Once again, taking roll of the four core Wolves starters, the largest clear deficiency is 3-point shooting. Millsap has respectable 3-point stats for his position. During the 2016 season, he attempted a long range shot on 24.8% of his possession, with a success rate of 31.1%.

That would place him dead last in the Wolves’ starting five, with the other four each averaging between 35.6-36.7%.

Meanwhile, though he only attempted a three every other game (.5 attempts/gm), Gorgui hit an impressive 37.2% of his long range shots.

Anyone who watched any number of Wolves games last year will know that it takes Dieng upwards of a week to set himself and get a three point shot off, but we need to ask ourselves if that really matters.

With ball dominant wings and an all-world front court mate running pick and rolls and isolation plays on the other side of the floor, Gorgui will find himself standing alone in the corner often.

The eye test showed that Gorgui got much more comfortable shooting from distance as the year went along and his attempts became more consistent and confident.

Should he continue the current trajectory, 16.7% in 2014-15 to 30% in 2015-16 to 37.2% last year, he should fit well into the spot up shooter role that is evidently missing without him on the floor. His spacing capabilities should also clear space under the basket when he shares the floor with Gibson.

Millsap vs. Gibson

On the topic of Taj Gibson, he clearly fills the Wolves need for staunch front court defense. While Millsap is statistically the better defensive option, averaging 8 rebounds, 1.4 steals, and 1 block per 36 minutes, his $30 million/year contract does not justify the value over Gibson’s 7.6 rebounds, 1 steal, and 1.1 blocks per 36.

Last year, Gibson also touted a higher total rebounding percentage and block percentage (13.2/2.6) than Millsap (12.5/2.3). Gibson’s experience in Thibodeau’s defensive system should also not be discounted, as we’ve seen firsthand how unpleasant it can be adapting to his complex schemes.

Thibodeau’s tendency to play his starters for an extensive number of minutes may or may not have factored into Millsap’s decision to head to Denver. It would not however have been a real concern for the Wolves because they are completely top heavy and lack an ability to sign an adequate bench.

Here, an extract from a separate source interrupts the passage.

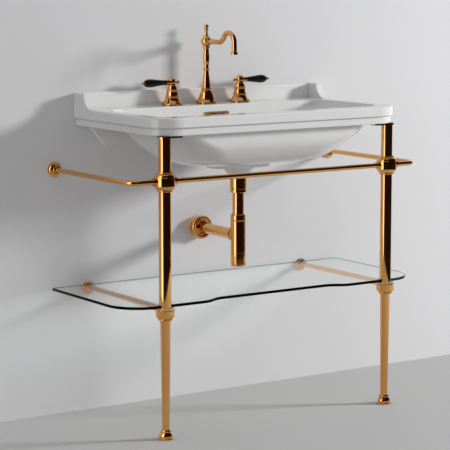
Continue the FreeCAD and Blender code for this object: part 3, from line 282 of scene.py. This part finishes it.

Millsap has averaged 29.5 minutes per game over his career, going over 34 minutes per game in two seasons. As he ages in the league, it would be fair to expect his efficiency to become tied to minutes played and demands placed on him at some point.

The ability to have Dieng (+/- $16 million) and Gibson ($14 million) under contract for the same price as Millsap in itself feels like a net positive. It should also be mentioned that Millsap’s VORP (value over replacement player) is a 2.7 rating while Gorgui’s (though less) is still a very respectable 2.5.

While Millsap’s star power and skills cannot be discounted, it can be argued that his fit within the team system would not be enough of a clear benefit to jettison positional depth and already limited future assets.

Millsap vs. Wiggins

Looking forward, there is a chance that much of this is a moot point if Thibodeau and Layden decide to move Gorgui to bolster bench depth.

Conversely, if they find a way to dance around the salary cap and fill out the roster with effective support for the undeniably talented core of Towns, Butler, and Wiggins, the front court will be in good hands.

Stepping back from the Millsap sweepstakes also will afford Andrew Wiggins the opportunity to continue his growth with the team. As the organization re-tools in an effort to break the league’s longest playoff drought, they cannot lose sight of the future of the franchise which rests squarely on the shoulders of 21 year old Karl-Anthony Towns.

This is a player who will provide the team with many cracks at the ultimate goal of winning a championship.

It is far too early in his career to mortgage the farm for a short window of competing with prize fighters such as the Warriors, Spurs, Cavs, and Rockets.

This narrative may change over the next year or two. We may even see more major moves made this summer, but that should not distract from the main point: the Wolves are going to be pretty good this year

They should be pretty good for years to come.